Seni pertunjukan seperti wayang kulit, tari-tarian klasik (seperti tari Bedhaya dan Srimpi), serta gamelan, adalah bagian tak terpisahkan dari istiadat Jawa. Pertunjukan wayang kulit, misalnya, tidak hanya menghibur, tetapi juga sarat dengan ajaran moral dan filosofis yang disampaikan melalui cerita-cerita dari epos Ramayana dan Mahabharata. Gamelan Jawa, dengan iramanya yang khas dan mendalam, menciptakan suasana sakral dan syahdu, seringkali mengiringi upacara adat maupun pertunjukan seni lainnya.
Di balik setiap helaan nafas dan gerakan dalam istiadat Jawa, terkandung nilai-nilai luhur yang perlu dijaga. Sifat "andhap asor" (sopan santun dan rendah hati), "gotong royong" (kerja sama), dan "tepa selira" (empati) adalah prinsip-prinsip yang terus diajarkan dan dipraktikkan. Keharmonisan antara manusia dengan sesama dan manusia dengan alam menjadi prioritas utama. Kearifan lokal ini menjadi fondasi kuat yang membentuk karakter dan perilaku masyarakat Jawa.

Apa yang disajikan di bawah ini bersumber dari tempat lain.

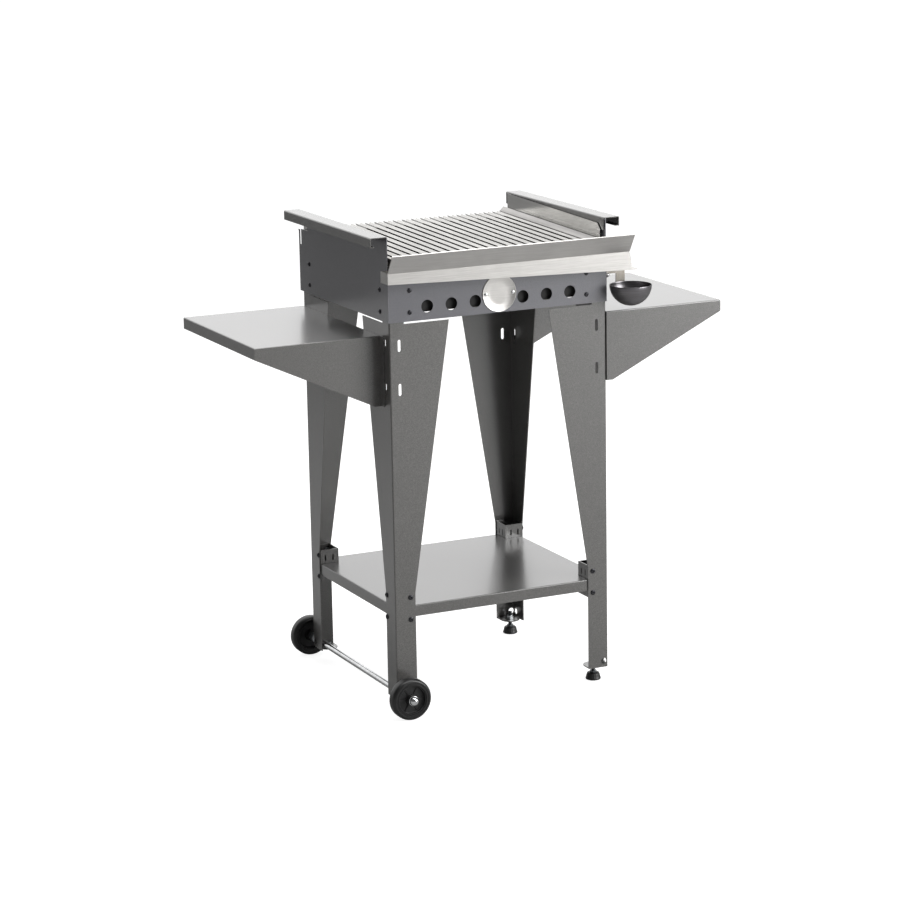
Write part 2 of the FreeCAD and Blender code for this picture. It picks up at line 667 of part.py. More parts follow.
def make_front_panel():
    body = new_body("front_panel")
    top = "(firebox_low + front_rise)"
    holes = []
    for s in (-1, 1):
        for n in (1, 2, 3):
            holes.append((f"{s} * {n} * air_pitch", "firebox_low + air_rise", "air_radius"))
        for z in SCREWS:
            holes.append((f"{s} * ({LEG_X} - face_screw_inset)", z, "panel_screw_radius"))
        holes.append((f"{s} * badge_radius * 0.8", "firebox_low + badge_rise", "rivet_radius"))
    tongue_z = "(gutter_fold - tongue_drop)"
    windows = [rectangle(f"{s} * tongue_spread", tongue_z, "tongue_run + seat_play * 4",
                         "gutter_sheet + seat_play * 4") for s in (-1, 1)]
    middle = f"-({FIREBOX_Y} - panel_sheet / 2)"
    add_slab(body, "XZ", middle, "panel_sheet",
             rectangle("0", "firebox_low + front_rise / 2", "width", "front_rise"),
             windows=windows, circles=holes)
    stiffener = f"({PANEL_IN_X} - ledge_width)"
    add_slab(body, "XY", f"{top} - panel_sheet / 2", "panel_sheet",
             [(f"-{stiffener}", f"-({FIREBOX_Y} - panel_sheet)"),
              (f"{stiffener}", f"-({FIREBOX_Y} - panel_sheet)"),
              (f"{stiffener}", f"-({FIREBOX_Y} - panel_sheet - 10)"),
              (f"-{stiffener}", f"-({FIREBOX_Y} - panel_sheet - 10)")])
    return body


def make_rear_panel():
    """A flat sheet whose side flanges turn to the back, each with a small upright hook."""
    body = new_body("rear_panel")
    holes = [(f"{s} * ({LEG_X} - face_screw_inset)", z, "panel_screw_radius")
             for s in (-1, 1) for z in SCREWS]
    add_slab(body, "XZ", f"{FIREBOX_Y} - panel_sheet / 2", "panel_sheet",
             rectangle("0", "firebox_low + rear_rise / 2", "width", "rear_rise"), circles=holes)
    top = "(firebox_low + rear_rise)"
    back = f"({FIREBOX_Y} + rear_flange)"
    hook_top = f"({top} + notch_drop * 0.8)"
    for s in (-1, 1):
        add_slab(body, "YZ", f"{s} * ({FIREBOX_X} - panel_sheet / 2)", "panel_sheet", [
            (f"{FIREBOX_Y} - panel_sheet / 2", "firebox_low"), (back, "firebox_low"),
            (back, f"{hook_top} - 4"), (f"{back} + 3", hook_top), (f"{back} - 4", hook_top),
            (f"{back} - 4", top), (f"{FIREBOX_Y} - panel_sheet / 2", top)])
    return body


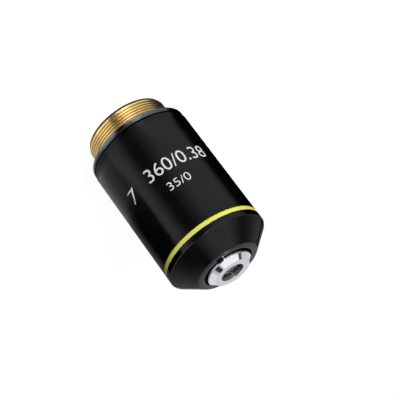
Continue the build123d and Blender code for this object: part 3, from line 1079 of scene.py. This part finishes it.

Menghadapi arus globalisasi dan modernisasi, pelestarian istiadat Jawa menjadi sebuah tantangan sekaligus keharusan. Penting bagi generasi muda untuk terus belajar, memahami, dan mengamalkan nilai-nilai luhur yang terkandung di dalamnya. Istiadat Jawa bukan sekadar warisan masa lalu, melainkan sumber kearifan yang relevan hingga kini, memberikan pedoman hidup yang santun, bermakna, dan berakar pada kebudayaan yang kaya. Dengan melestarikan istiadat ini, kita turut menjaga identitas dan kekayaan budaya bangsa Indonesia.